In contrast ten years later, FDR forced all kinds of ABC bureaucracies, punitive taxes and regulations upon the economy, along with wage and price levels for which there was no demand. The result was a Depression that lasted for 12 long years, from 1929 to 1941 and our entry into World War II. [See, John T. Flynn, The Roosevelt Myth, 1956, and Murray N. Rothbard, America’s Great Depression, 1983.]
The moral of the story is to let the natural forces of the marketplace restore themselves. They have this corrective power if only our compulsive interventionists will just stay out of the market and leave people and businesses alone. Laissez-faire.
Granted today’s meltdown is going to be huge. We have been pumping money into the economy at a horridly irresponsible pace for over 45 years now. The consequences will be catastrophic. But the solution is not to preserve Keynesianism and begin pumping fiat paper money into the economy again; the solution is to restore a legitimate monetary system of gold and silver and come out of this New Depression with it in place rather than corruptible fiat money. Restore sound money, end confiscatory taxes and obtuse regulations, and unemployment would evanescence in a tolerable amount of time like in 1920-1921. Our citizens would have all the jobs they could handle. We would begin churning along at 3% to 4% GDP levels again.

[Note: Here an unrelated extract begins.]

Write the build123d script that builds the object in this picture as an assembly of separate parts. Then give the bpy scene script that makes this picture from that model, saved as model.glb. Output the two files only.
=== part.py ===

If Trump has the necessary “sense of history,” then he will direct such a denouement. He will influence Congress to stand aside. He will go over the heads of the media and inform the American people what he is doing and why it is best for the country. This will require a coterie of very sharp economic advisors around him. It will require lots of luck and a populace that will be willing to make the sacrifice. The fate of America will be in Trump’s hands. If he gets it right the future of freedom will be assured for the upcoming centuries. If he gets it wrong, the future of America will be a descent into globalism as collectivists march upon Washington to further the centralization of our country, and initiate “regional” government first as a way station to “globalist” government later in the century.